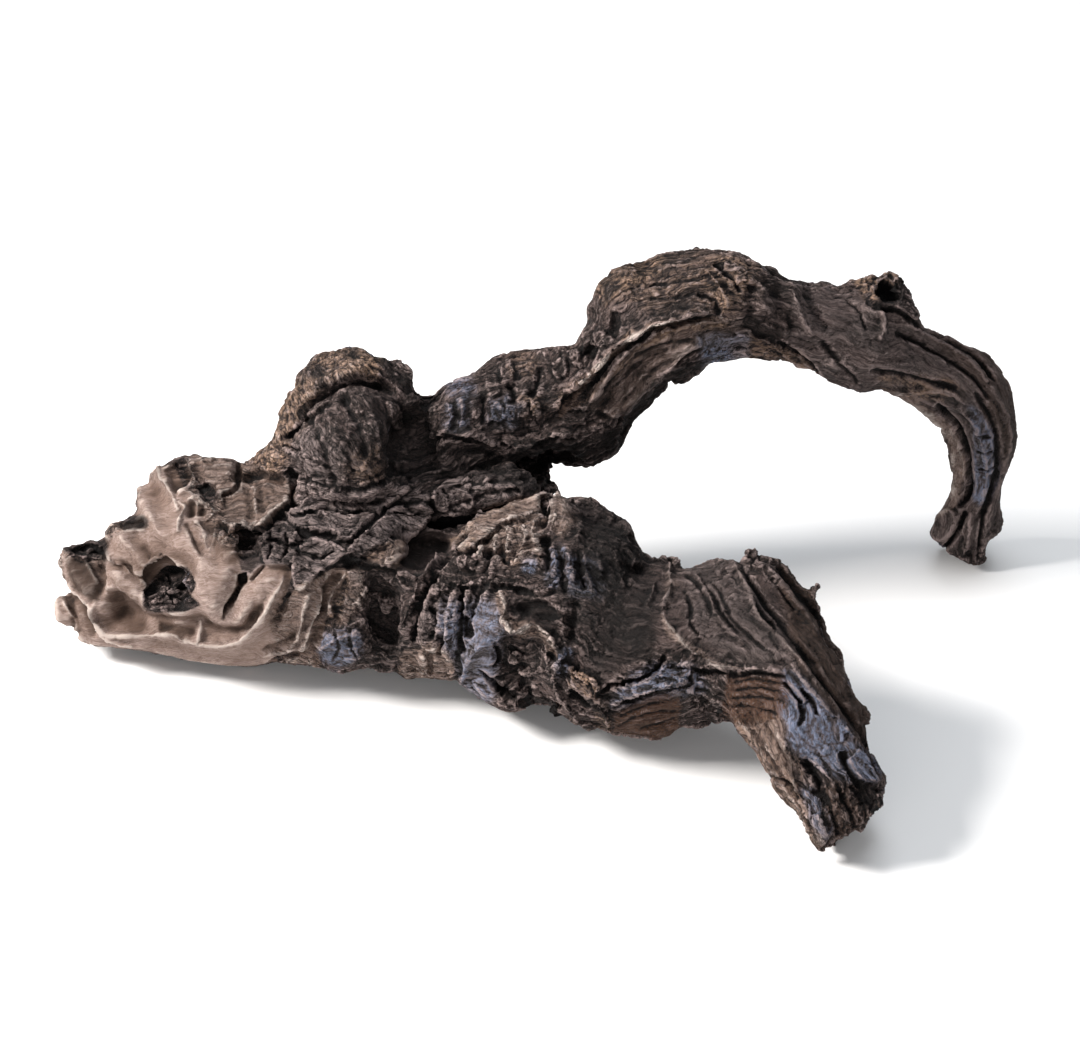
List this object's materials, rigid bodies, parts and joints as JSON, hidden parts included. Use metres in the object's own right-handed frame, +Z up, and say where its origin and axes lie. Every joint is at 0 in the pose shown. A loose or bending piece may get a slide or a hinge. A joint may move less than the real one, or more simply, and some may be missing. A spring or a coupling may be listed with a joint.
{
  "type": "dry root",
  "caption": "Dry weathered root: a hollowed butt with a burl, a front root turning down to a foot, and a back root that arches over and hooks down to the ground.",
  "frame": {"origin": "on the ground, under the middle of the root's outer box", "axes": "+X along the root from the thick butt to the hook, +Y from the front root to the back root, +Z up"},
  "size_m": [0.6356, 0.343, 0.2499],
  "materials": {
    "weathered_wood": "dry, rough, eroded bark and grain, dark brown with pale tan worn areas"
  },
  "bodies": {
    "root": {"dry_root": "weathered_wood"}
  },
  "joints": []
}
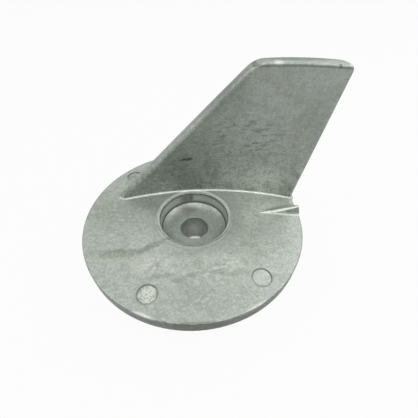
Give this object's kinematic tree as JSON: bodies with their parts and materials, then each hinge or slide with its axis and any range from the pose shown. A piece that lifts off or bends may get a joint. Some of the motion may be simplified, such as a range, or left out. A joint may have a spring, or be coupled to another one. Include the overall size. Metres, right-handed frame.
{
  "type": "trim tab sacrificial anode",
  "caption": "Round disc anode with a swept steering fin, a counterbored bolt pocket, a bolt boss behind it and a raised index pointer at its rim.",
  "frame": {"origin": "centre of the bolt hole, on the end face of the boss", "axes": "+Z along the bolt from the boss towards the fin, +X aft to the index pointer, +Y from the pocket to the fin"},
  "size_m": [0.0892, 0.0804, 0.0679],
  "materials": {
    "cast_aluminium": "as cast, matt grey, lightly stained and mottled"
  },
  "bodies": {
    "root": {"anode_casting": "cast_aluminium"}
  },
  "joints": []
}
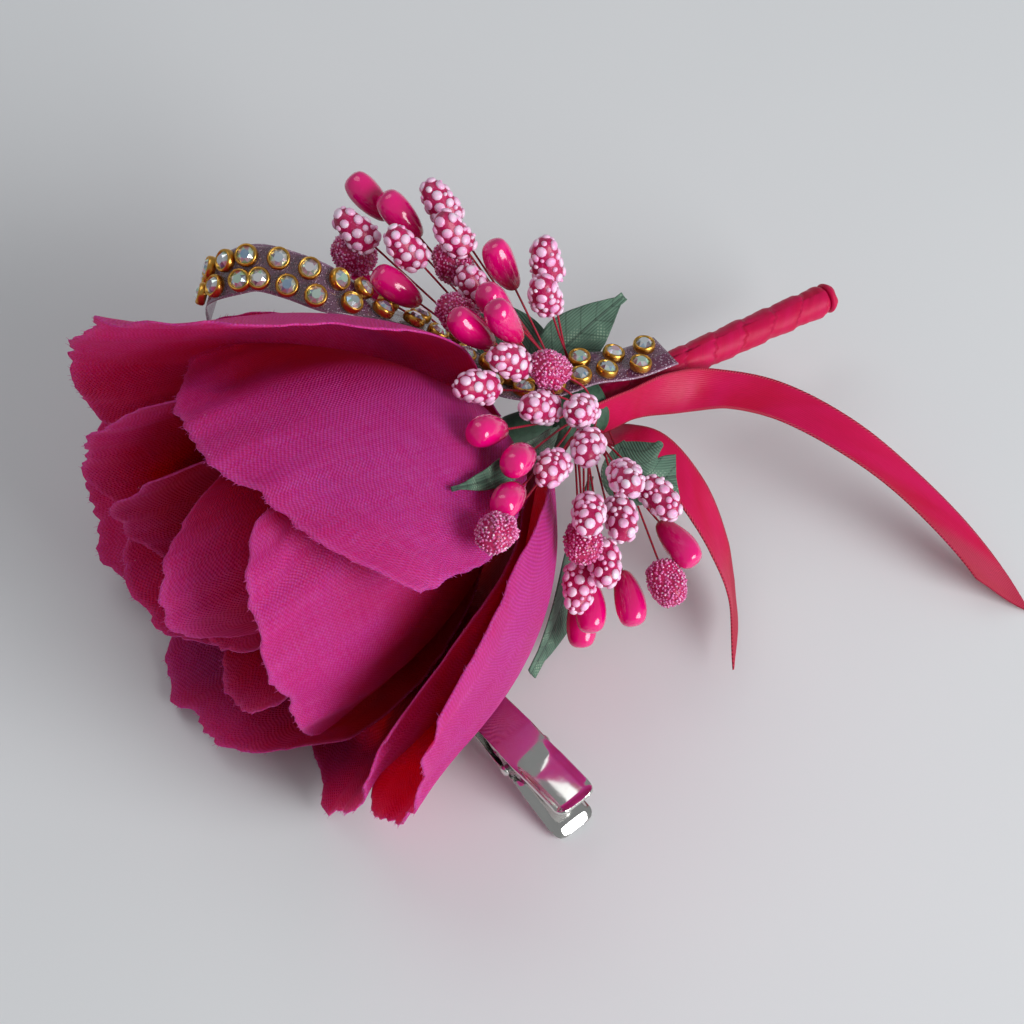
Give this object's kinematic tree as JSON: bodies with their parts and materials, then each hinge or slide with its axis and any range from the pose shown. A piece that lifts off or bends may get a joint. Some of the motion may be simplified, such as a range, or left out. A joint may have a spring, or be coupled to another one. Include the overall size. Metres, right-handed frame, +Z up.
* * * * *
▶ **TASK TO COMPLETE**: Copy all of the material word for word.

▶ **WRITTEN ANSWER**:
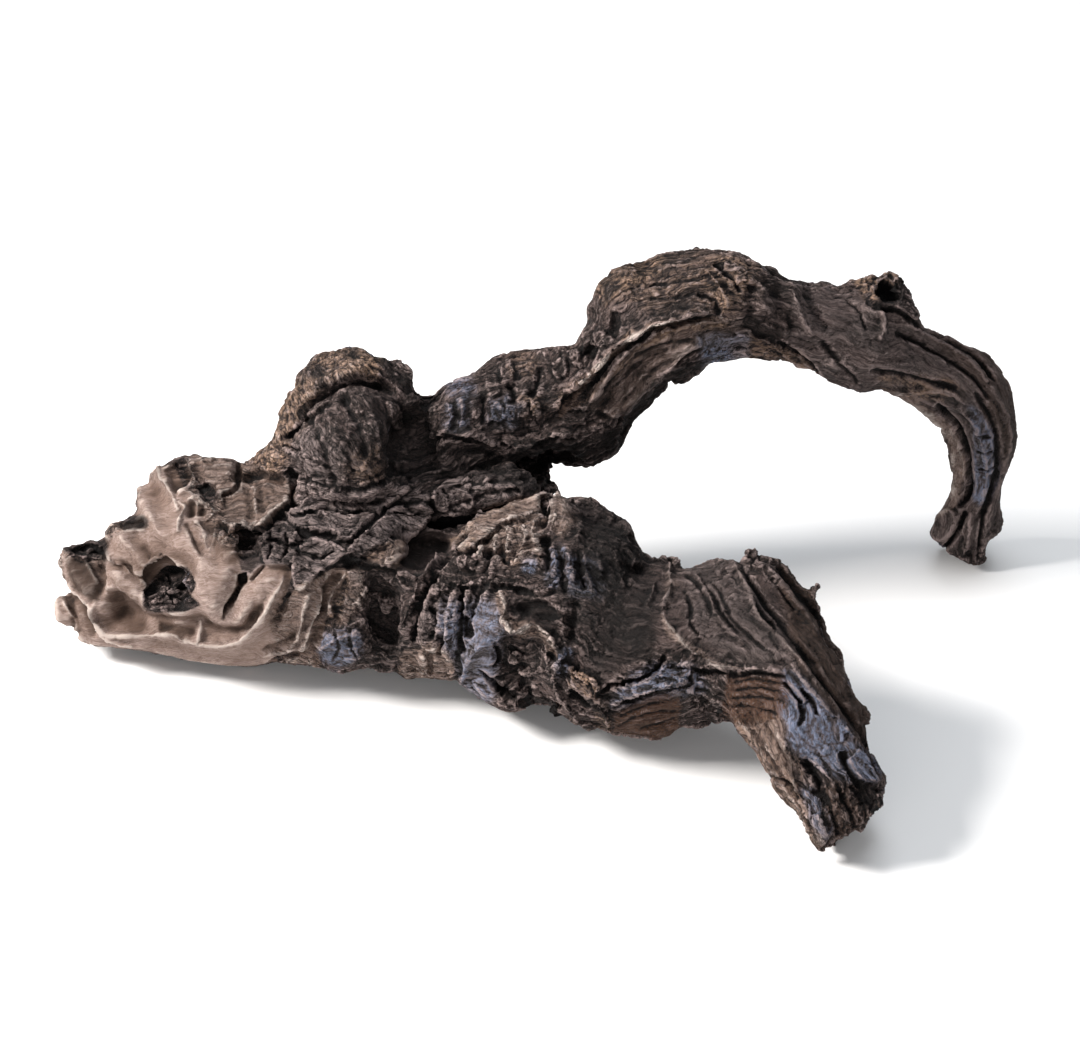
List this object's materials, rigid bodies, parts and joints as JSON, hidden parts included. Use metres in the object's own right-handed frame, +Z up, and say where its origin and axes lie. Every joint is at 0 in the pose shown. A loose or bending piece may get a slide or a hinge. A joint may move less than the real one, or more simply, and some may be missing. A spring or a coupling may be listed with a joint.
{
  "type": "dry root",
  "caption": "Dry weathered root: a hollowed butt with a burl, a front root turning down to a foot, and a back root that arches over and hooks down to the ground.",
  "frame": {"origin": "on the ground, under the middle of the root's outer box", "axes": "+X along the root from the thick butt to the hook, +Y from the front root to the back root, +Z up"},
  "size_m": [0.6356, 0.343, 0.2499],
  "materials": {
    "weathered_wood": "dry, rough, eroded bark and grain, dark brown with pale tan worn areas"
  },
  "bodies": {
    "root": {"dry_root": "weathered_wood"}
  },
  "joints": []
}
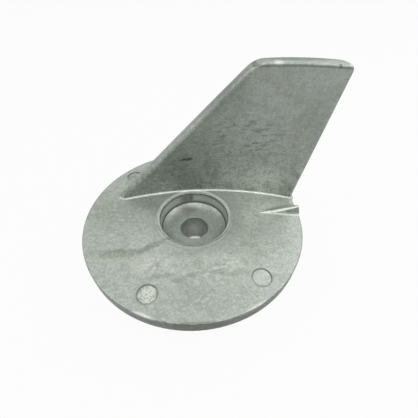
Give this object's kinematic tree as JSON: bodies with their parts and materials, then each hinge or slide with its axis and any range from the pose shown. A piece that lifts off or bends may get a joint. Some of the motion may be simplified, such as a range, or left out. A joint may have a spring, or be coupled to another one. Include the overall size. Metres, right-handed frame.
{
  "type": "trim tab sacrificial anode",
  "caption": "Round disc anode with a swept steering fin, a counterbored bolt pocket, a bolt boss behind it and a raised index pointer at its rim.",
  "frame": {"origin": "centre of the bolt hole, on the end face of the boss", "axes": "+Z along the bolt from the boss towards the fin, +X aft to the index pointer, +Y from the pocket to the fin"},
  "size_m": [0.0892, 0.0804, 0.0679],
  "materials": {
    "cast_aluminium": "as cast, matt grey, lightly stained and mottled"
  },
  "bodies": {
    "root": {"anode_casting": "cast_aluminium"}
  },
  "joints": []
}
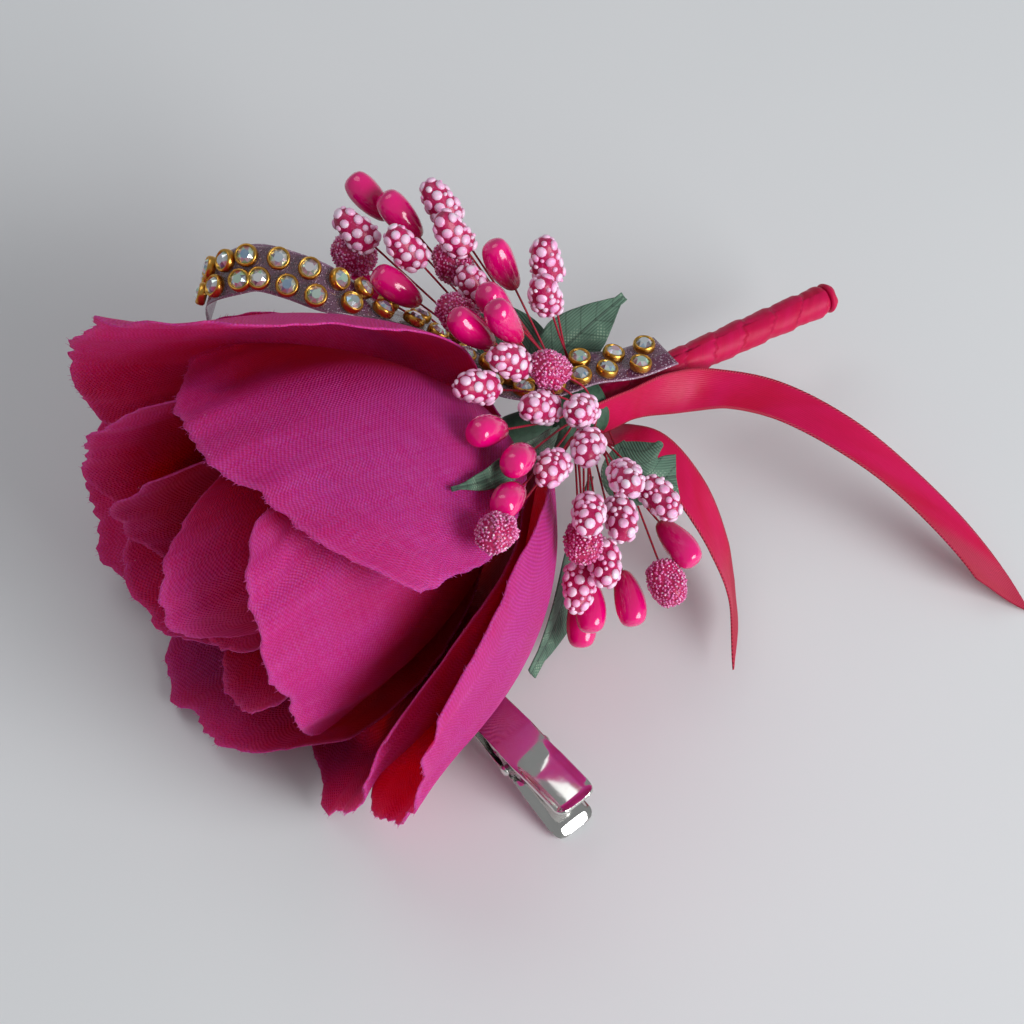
Give this object's kinematic tree as JSON: bodies with their parts and materials, then each hinge or slide with its axis and any range from the pose shown. A piece that lifts off or bends may get a joint. Some of the motion may be simplified, such as a range, or left out. A joint may have a spring, or be coupled to another one. Include the overall size. Metres, right-handed frame, +Z up.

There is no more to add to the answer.